Unlike moisture, volatile gases are combustible. They burn and release heat. As the wood surface temperature rises beyond 212° F to about 450° F, major gases abundant in creosote are produced: carbon dioxide, carbon monoxide and acetic and formic acids. However, the gases generated in the first stage of combustion do not ignite until the moisture evaporates and the kindling temperature is hot enough.
Stage two combustion
After moisture is driven from the wood and the heat raises the temperature of the wood above 540° F, the second stage of combustion takes place. This is the heat-producing stage. It occurs at two different temperature levels: primary and secondary combustion.
The process by which gases are released from wood and burned is called primary combustion. Primary combustion begins at about 540° F, continues toward 900° F and results in the release of a large amount of energy. Primary combustion also releases large amounts of unburned combustible gases, including methane and methanol as well as more acid, water vapor and carbon dioxides.

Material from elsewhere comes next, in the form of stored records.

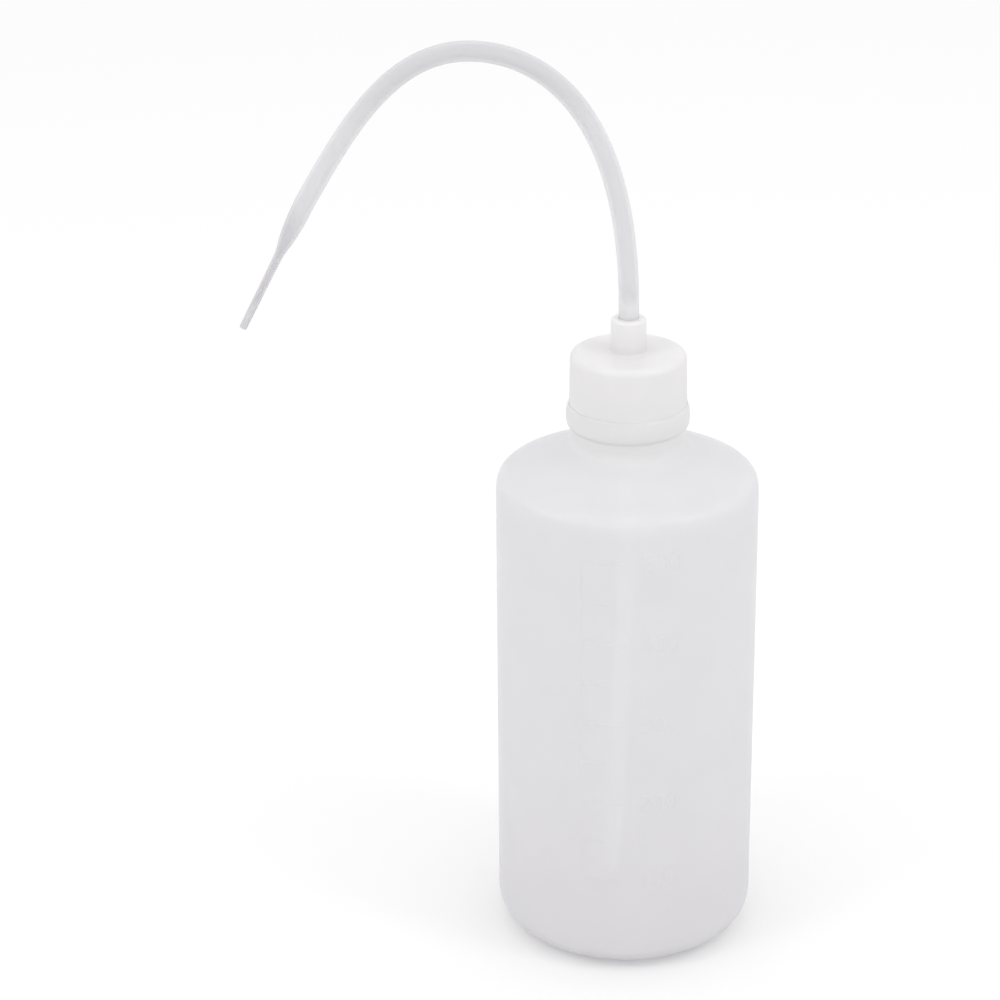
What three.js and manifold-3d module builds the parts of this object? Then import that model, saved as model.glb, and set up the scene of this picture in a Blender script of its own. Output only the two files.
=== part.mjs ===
// Laboratory wash bottle, nominal 500 ml, all in natural low-density polyethylene.
// Millimetres, +Z up. The origin is on the bottle's axis, in the plane it stands on.
// A blow-moulded bottle takes a screw cap with a sealing washer. The cap holds two tubes:
// a straight dip tube below and a bent delivery tube with a drawn tip above, which swivels.

import * as THREE from 'three';
import { mergeVertices } from 'three/addons/utils/BufferGeometryUtils.js';
import Module from 'manifold-3d';

// Bottle body
const BODY_RADIUS = 37;
const BODY_WALL = 1.1;
const BASE_EDGE_RADIUS = 9.6;
const SHOULDER_START_Z = 133.7;
const SHOULDER_CREST_RADIUS = 30.4;
const SHOULDER_CREST_Z = 142.6;
const SHOULDER_TOP_RADIUS = 19;
const SHOULDER_TOP_Z = 148.3;

// Handles of the shoulder's two curves, as [radius, height] steps from their end points
const SHOULDER_START_HANDLE = [0, 6.5];
const CREST_OUTER_HANDLE = [5.7, -1.9];
const CREST_INNER_HANDLE = [-4, 1.35];
const SHOULDER_TOP_HANDLE = [3.2, -1.5];

// Bottle neck, bead and finish
const NECK_RADIUS = 15.95;
const NECK_WALL = 1.5;
const NECK_FILLET_Z = 149.7;
const NECK_BASE_Z = 152;
const BEAD_BOTTOM_Z = 155;
const BEAD_TOP_Z = 161.2;
const BEAD_TOP_RADIUS = 16.5;
const BEAD_LOWER_HANDLE = [17.6, 155.2];
const BEAD_UPPER_HANDLE = [17.5, 160.6];
const BORE_NARROWS_Z = 158;
const BORE_NARROW_Z = 162;
const FINISH_RADIUS = 13.3;
const MOUTH_RADIUS = 11.5;
const MOUTH_Z = 173.2;

// Screw thread, right-handed, shared by the bottle and the cap
const THREAD_PITCH = 3.2;
const THREAD_ROOT_WIDTH = 1.7;
const THREAD_CREST_WIDTH = 0.8;
const THREAD_SINK = 0.6;
const THREAD_FADE = 6;
const THREAD_END_STAND = 0.15;
const BOTTLE_THREAD_CREST = 14.5;
const BOTTLE_THREAD_TURNS = 1.5;
const BOTTLE_THREAD_START_Z = 165.6;
const CAP_THREAD_CREST = 13.75;
const CAP_THREAD_TURNS = 1.25;

// Cap, with its own zero at the lower edge of the skirt
const CAP_BASE_Z = 161.5;
const CAP_HEIGHT = 15.1;
const CAP_BOTTOM_RADIUS = 16.35;
const CAP_TOP_RADIUS = 16.15;
const CAP_EDGE_RADIUS = 2.1;
const CAP_BORE_RADIUS = 14.9;
const CAP_TOP_THICKNESS = 1.6;
const BOSS_RADIUS = 4.9;
const BOSS_HEIGHT = 9.8;
const BOSS_EDGE_RADIUS = 0.9;
const BOSS_FILLET = 0.8;
const SOCKET_RADIUS = 4.3;
const SOCKET_BOTTOM = -3.5;
const TUBE_STOP_LOW = 9.1;
const TUBE_STOP_HIGH = 10.5;
const TUBE_STOP_RADIUS = 1.7;

// Sealing washer, a flat ring between the cap's roof and the bottle's mouth
const WASHER_INNER_RADIUS = 11.6;
const WASHER_OUTER_RADIUS = 14.6;
const WASHER_THICKNESS = 1.2;

// Tubes
const FIT_GAP = 0.3;
const DELIVERY_RADIUS = 2.8;
const DELIVERY_BORE_RADIUS = 1.9;
const DIP_RADIUS = 2.4;
const DIP_BORE_RADIUS = 1.6;
const DIP_END_Z = 14.4;
const DIP_BEND_Z = 150;
const DIP_DRIFT = -3.5;

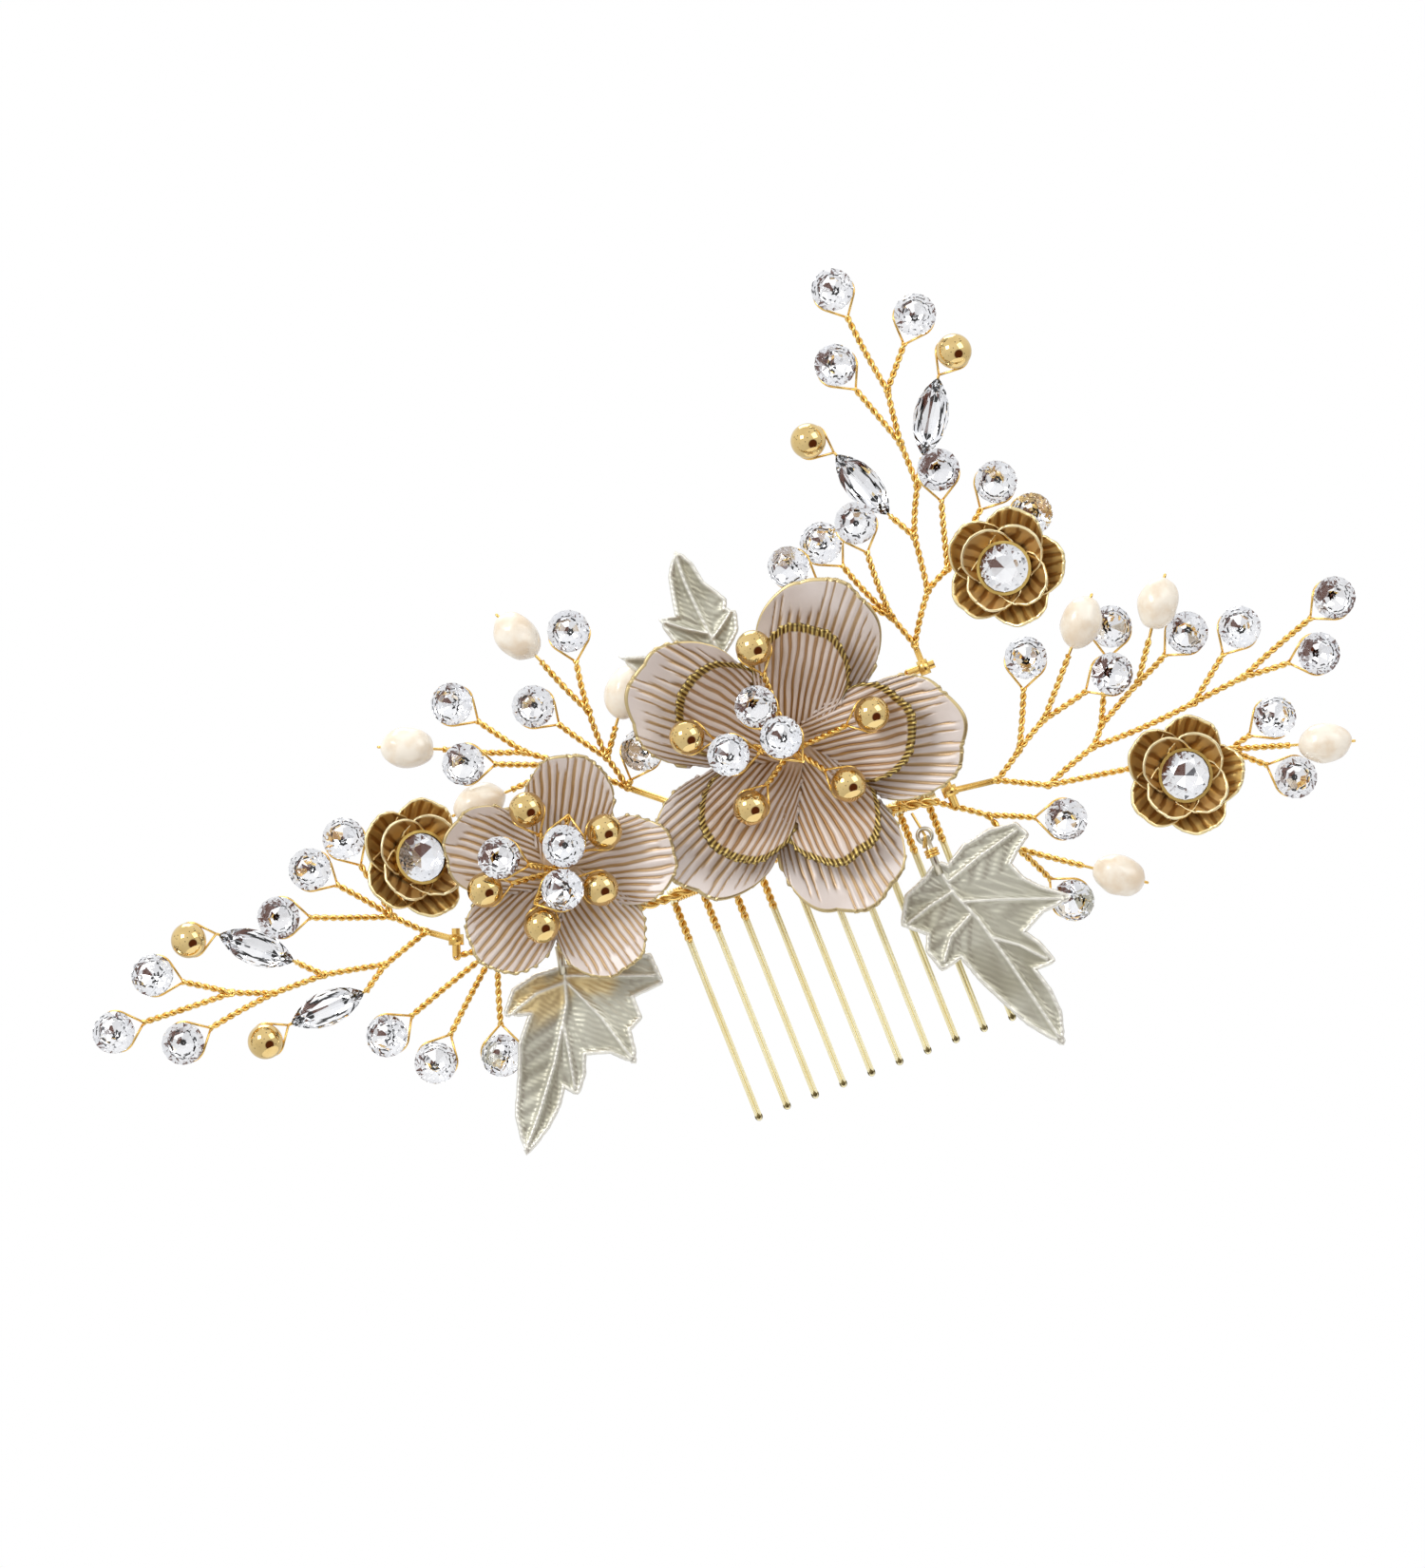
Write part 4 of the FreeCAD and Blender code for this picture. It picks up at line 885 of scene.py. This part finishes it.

These gases, called secondary gases, contain up to 60 percent of the potential heat in the wood. Their combustion is important to achieve high overall combustion efficiency. The secondary gases are not burned near the wood because of lack of oxygen (oxygen is being consumed by primary combustion) or insufficient temperature.
The conditions needed to burn secondary gases are sufficient oxygen and temperatures of at least 1100° F. The air supply is critical. Too little air will not support combustion and too much will cool the temperature to a point where combustion cannot occur.
Remember that air is about 80 percent inert gas and, when introduced into a wood stove, is well below the 1100° F needed to sustain secondary combustion. The more air that mixes with the secondary gases, the greater the quantity of heat absorbed by the nitrogen, and the lower the temperature of the secondary gas-air mixture.
Secondary combustion can and does occur in wood burning stoves that are designed to meet or exceed the EPA’s requirements for clean air, but only if the stove is used with seasoned wood, operated in a manor consistent with it’s design and is connected to a properly functioning chimney system.
Many people do not realize that the chimney is the engine that drives the stove (or fireplace) and that if the chimney is not up to par (sized correctly, have adequate height, or does not hold enough heat) then the draft will be inadequate and the best stove in the world will be a disappointment at best, and possibly even a danger at worst.
Stage three combustion
During wood burning, after the gases are driven from the wood, the carbon chains of cellulose and lignin molecules remain. Carbon, or charcoal, burns a long time with a low rate of heat output. Charcoal burning is important for two reasons. Additional energy is released, which is important to overall combustion efficiency.
Also, charcoal burns at a low rate of combustion, which means that a good charcoal bed will burn a long time, allowing a fire to last the night. The fire can be rekindled by adding wood and opening the draft to supply new oxygen.
Choosing the proper wood stove is important to wood burn more efficiently. However, proper operation of your stove is also critical. Understanding combustion principles and learning to manipulate the various conditions enables you to achieve maximum comfort and efficiency from your wood heating system.